A quick note, the eyelet is bent out at an angle here because normally it’s pointed straight down, flush with the edge of the camera, but this gets in the way when used on my tripod in portrait mode, so I bent it out to let it fit!


So really those are the all the adjustments I made to the stock steadicam, replaced or filled all the screws, added washers and a great big bolt, and glued some cardboard to it. and painted my name on it, which I’m sure helps somehow.

The steps beyond this stage are – again possibly adding horizontal weights for better balance, moving to the glidecam style of stabilizer – which look like metal bird tables with a handle partway down them, much heavier but that in itself reduces shake – and it means you can mount lights and stuff which this style really can’t handle. Finally you can all the way up to the full-on vest-mounted crazy suspension-arm style of steadicam which cost more than A HUMAN SOUL, but oh god they are made of magic. Even if you need to go on a course just to figure out how to even wear it.

So that’s it for how the thing is constructed, again there are plenty of YouTube tutorials out there for building your own if you have the ability, but I hope this helps people get a grasp on how these things work, and indeed get a customised working version using only an off the shelf one, plus some nuts and bolts, cardboard and hotglue.

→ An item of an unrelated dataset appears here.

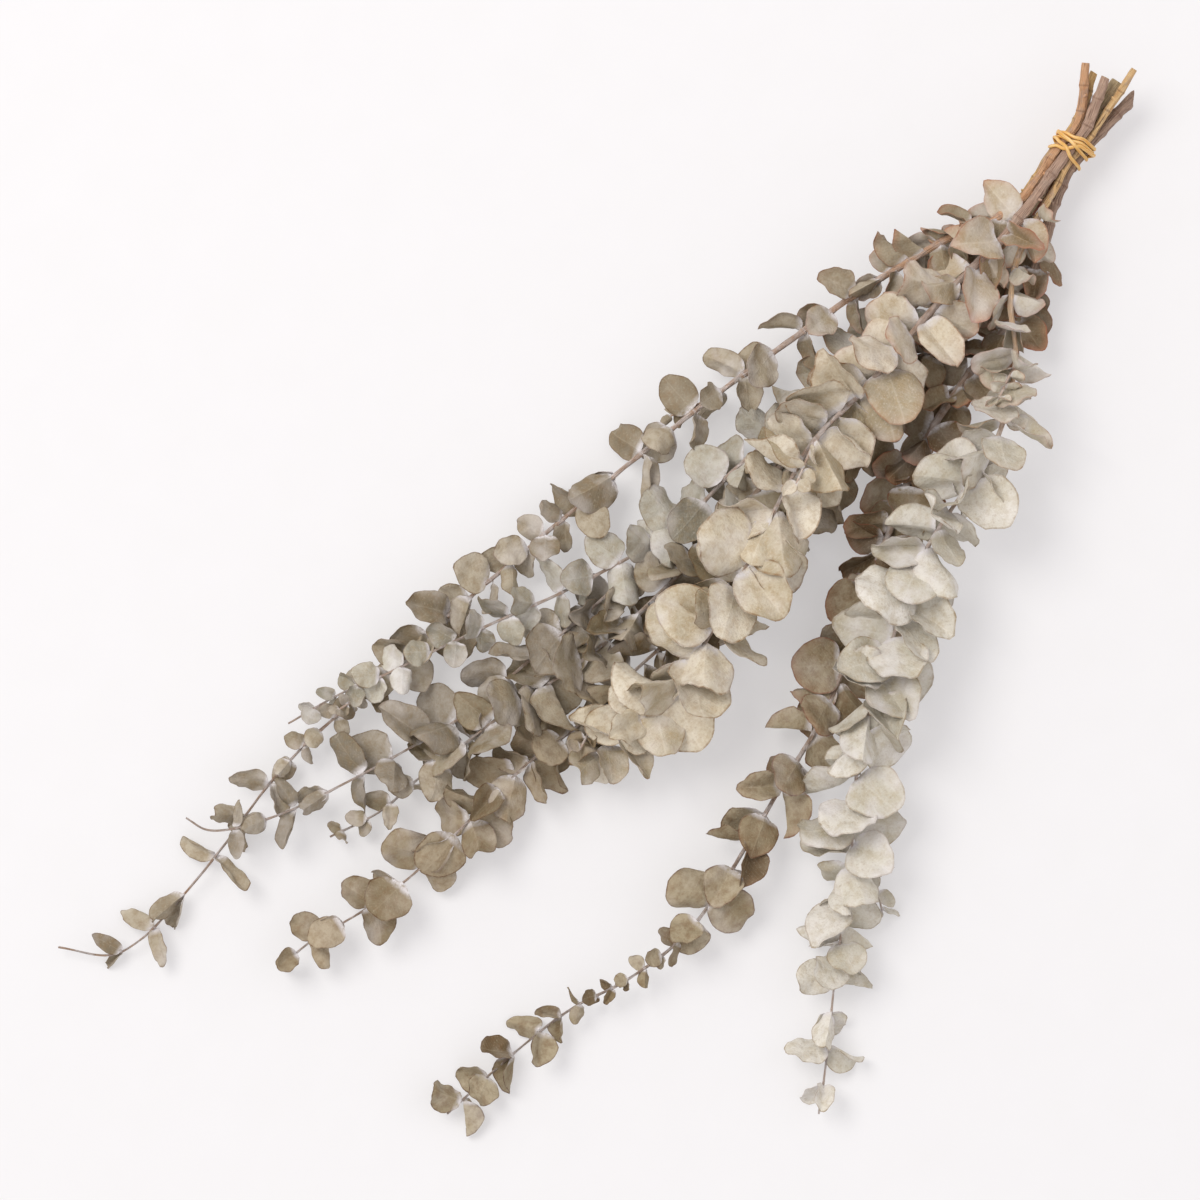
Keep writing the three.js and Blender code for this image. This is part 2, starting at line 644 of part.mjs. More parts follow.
// The first place in which a leaf is clear of the other branches and of its own, if there is one.
function settle(branch, line, stem, radius, pair, side) {
  for (const place of LEAF_PLACES) {
    const leaf = leafOf(branch, line, radius, pair, side, place);
    restOnSurface(leaf);
    const patch = pair.patches[side];
    const roomy = bladeSolid(leaf, patch, BLADE_THICK + BLADE_ROOM);
    const snug = bladeSolid(leaf, patch, BLADE_THICK + OWN_ROOM);
    const box = boxOf(roomy);
    const near = placed.filter((other) => isNear(other, box));
    const crossing = (other) => shared(other.owner === branch.name ? snug : roomy, other.shape);
    if (near.some((other) => crossing(other) > LEAST_CROSSING)) continue;
    const blade = bladeSolid(leaf, patch, BLADE_THICK);
    if (joinsCleanly(stem, blade)) return blade;
  }
  return null;
}

function addLeaves(branch, line, stem, pairs, radiusAt) {
  for (const pair of pairs)
    for (const side of [0, 1]) {
      const blade = settle(branch, line, stem, radiusAt(pair.s), pair, side);
      if (blade) branch.pieces.push(put(branch, blade));
    }
}

// Buds on short stalks
for (const branch of branches)
  for (const [s, turn, length, count] of branch.buds ?? []) {
    const line = shootLine(branch.line, s, turn, length, 0.25);
    const stalk = loft(leafyRings(line, 0, line.total, [], () => SHOOT_RADIUS));
    if (!clearOfOthers(branch, stalk)) continue;
    branch.pieces.push(put(branch, stalk));
    const draw = draws(branch.seed * 613 + s);
    for (let k = 0; k < count; k++) {
      const height = 1 - (2 * (k + 0.5)) / count;
      const flat = Math.sqrt(1 - height * height);
      const along = new THREE.Vector3(flat * Math.cos(2.4 * k), flat * Math.sin(2.4 * k), height).normalize();
      const one = bud(line.at(line.total - 0.5), along, BUD_SIZE + BUD_SPREAD * draw());
      if (clearOfOthers(branch, one)) branch.pieces.push(put(branch, one));
    }
  }

for (const branch of branches) {
  const [, leafy] = branch.pieces;
  addLeaves(branch, branch.line, leafy, branch.pairs, branch.radiusAt);
}

// Side shoots with small leaves
for (const branch of branches)
  branch.shoots.forEach(([s, turn, length, leafLength], number) => {
    const line = shootLine(branch.line, s, turn, length, 0.2);
    const count = Math.max(2, Math.round(length / (leafLength * 0.8)));
    const pairs = Array.from({ length: count }, (_, k) => ({
      k,
      shoot: number + 1,
      s: Math.min(((k + 1) * line.total) / count, line.total - 1.2),
      turn: 40 + GROWTH.quarterTurn * k,
      length: leafLength * (1.15 - (0.35 * (k + 1)) / count),
      slim: 0.9,
    }));
    const rings = leafyRings(line, 0, line.total, pairs, () => SHOOT_RADIUS);
    if (!clearOfOthers(branch, loft(rings))) return;
    const shoot = putRings(branch, rings);
    branch.pieces.push(shoot);
    addLeaves(branch, line, shoot, pairs, () => SHOOT_RADIUS);
  });

// The largest body of what has been joined. A scrap that missed its stem is dropped.
function oneBody(shape) {
  return shape.decompose().sort((a, b) => b.volume() - a.volume())[0];
}

// One turn of the band, drawn tight round the stems that pass through it.
function bandTurn([place, lean]) {
  const rings = [];
  for (let k = 0; k < BAND_POINTS; k++) {
    const angle = (2 * Math.PI * k) / BAND_POINTS;
    const x = BAND_CENTRE.x + place + lean * Math.cos(angle);
    const outward = new THREE.Vector3(0, Math.cos(angle), Math.sin(angle));
    let best = null;
    for (const branch of branches) {
      const [y, z] = slots.get(branch.name);
      const centre = new THREE.Vector3(x, y, z);
      const reach = centre.dot(outward) - x * outward.x + branch.radius;
      if (!best || reach > best.reach) best = { reach, centre, radius: branch.radius };
    }
    const centre = best.centre.addScaledVector(outward, best.radius + TOUCH + BAND_RADIUS);
    rings.push(
      Array.from({ length: BAND_SIDES }, (_, i) => {
        const turn = (2 * Math.PI * i) / BAND_SIDES;
        return centre
          .clone()
          .addScaledVector(outward, -BAND_RADIUS * Math.cos(turn))
          .add(new THREE.Vector3(BAND_RADIUS * Math.sin(turn), 0, 0));
      }),
    );
  }
  const triangles = [];
  for (let i = 0; i < BAND_POINTS; i++)
    for (let k = 0; k < BAND_SIDES; k++) {
      const a = i * BAND_SIDES + k;
      const b = i * BAND_SIDES + ((k + 1) % BAND_SIDES);
      const c = (((i + 1) % BAND_POINTS) * BAND_SIDES) + k;
      const d = (((i + 1) % BAND_POINTS) * BAND_SIDES) + ((k + 1) % BAND_SIDES);
      triangles.push(a, b, d, a, d, c);
    }
  return solid(rings.flat(), triangles);
}

function meshOf(name, shape, material) {
  const mesh = shape.getMesh();
  const positions = new Float32Array(mesh.numVert * 3);
  for (let i = 0; i < mesh.numVert; i++)
    positions.set(mesh.vertProperties.subarray(i * mesh.numProp, i * mesh.numProp + 3), i * 3);
  const geometry = new THREE.BufferGeometry();
  geometry.setAttribute("position", new THREE.BufferAttribute(positions, 3));
  geometry.setIndex(new THREE.BufferAttribute(mesh.triVerts, 1));
  const made = new THREE.Mesh(geometry, material);
  made.name = name;
  return made;
}

function dried(colour) {
  return new THREE.MeshStandardMaterial({ color: colour, roughness: 0.85, metalness: 0 });
}

const latex = new THREE.MeshStandardMaterial({ color: "#d79b3f", roughness: 0.5, metalness: 0 });

const bunch = new THREE.Group();
for (const branch of branches) {
  const joined = wasm.Manifold.union(branch.pieces).simplify(FINEST);
  bunch.add(meshOf(branch.name, oneBody(joined), dried(branch.colour)));
}
bunch.add(meshOf("rubber_band", oneBody(wasm.Manifold.union(BAND_TURNS.map(bandTurn))), latex));
bunch.position.set(-MIDDLE.x, -MIDDLE.y, 0);

export default bunch;
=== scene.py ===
import math

import bpy
import numpy as np
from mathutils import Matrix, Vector, bvhtree, kdtree


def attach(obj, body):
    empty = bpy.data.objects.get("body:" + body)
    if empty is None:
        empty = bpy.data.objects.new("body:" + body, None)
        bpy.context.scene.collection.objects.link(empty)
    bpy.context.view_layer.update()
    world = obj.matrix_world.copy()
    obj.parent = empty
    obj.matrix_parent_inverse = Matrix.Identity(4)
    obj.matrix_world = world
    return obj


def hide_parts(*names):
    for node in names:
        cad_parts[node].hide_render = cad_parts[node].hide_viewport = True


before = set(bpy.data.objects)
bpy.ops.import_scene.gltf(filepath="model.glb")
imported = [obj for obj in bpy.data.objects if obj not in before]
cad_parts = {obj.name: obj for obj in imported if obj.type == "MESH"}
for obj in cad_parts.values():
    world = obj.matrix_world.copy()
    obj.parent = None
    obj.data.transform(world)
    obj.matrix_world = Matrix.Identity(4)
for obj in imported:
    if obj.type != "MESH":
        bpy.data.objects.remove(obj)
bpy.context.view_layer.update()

scene = bpy.context.scene

# The studio: a camera straight above the bunch, which lies slanting across the picture, a large soft
# light from the picture's upper left, and an even pale surround that keeps the shadows open.
PICTURE_MIDDLE = (-0.0331, 0.0697)
PICTURE_WIDTH = 0.600  # what the picture takes in on the table
PICTURE_TURN = -52.0  # degrees
CAMERA_HEIGHT = 2.8
SENSOR = 36.0

camera_data = bpy.data.cameras.new("camera")
camera_data.sensor_width = SENSOR
camera_data.lens = SENSOR * CAMERA_HEIGHT / PICTURE_WIDTH
camera_data.clip_end = 50.0
camera = bpy.data.objects.new("camera", camera_data)
camera.location = (*PICTURE_MIDDLE, CAMERA_HEIGHT)
camera.rotation_euler = (0.0, 0.0, math.radians(PICTURE_TURN))
scene.collection.objects.link(camera)
scene.camera = camera
scene.view_settings.view_transform = "Standard"


def linear(hex_colour):
    """An sRGB hex colour as the linear colour that Blender works in"""
    shares = [int(hex_colour[i : i + 2], 16) / 255 for i in (1, 3, 5)]
    return (*(c / 12.92 if c <= 0.04045 else ((c + 0.055) / 1.055) ** 2.4 for c in shares), 1.0)


def soft_light(name, size, power, colour, place):
    light = bpy.data.lights.new(name, "AREA")
    light.shape = "DISK"
    light.size = size
    light.energy = power
    light.color = linear(colour)[:3]
    made = bpy.data.objects.new(name, light)
    made.location = place
    made.rotation_euler = (-Vector(place)).to_track_quat("-Z", "Y").to_euler()
    scene.collection.objects.link(made)


soft_light("key_light", 1.9, 66.0, "#fffcf8", (0.03, 1.9, 3.0))
soft_light("fill_light", 2.5, 5.0, "#fbf6f6", (1.6, -1.2, 2.0))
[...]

UPDATE! 01/05/12 What sorcery is this?

Yet to go through its paces proper but I’ve taken my own ponderings into action and bolted together a v2 of my steadicam:

The original adjustment arm is now a horizontal piece with two sets of washers on bolts+nuts+wingnuts and is dangled behind the handle by two flash-bracket things scavenged from my box’o’parts – because I don’t have the tools to make a decent replacement myself XD It already feels more stable despite not looking it, and the twin sets of weights means I can just load one more than the other to balance out my unsymmetrical camera rather than stick it at a jaunty angle. Hopes are high but I’m keeping everything from the old balance in a bag in case of sudden THIS SUCKSness.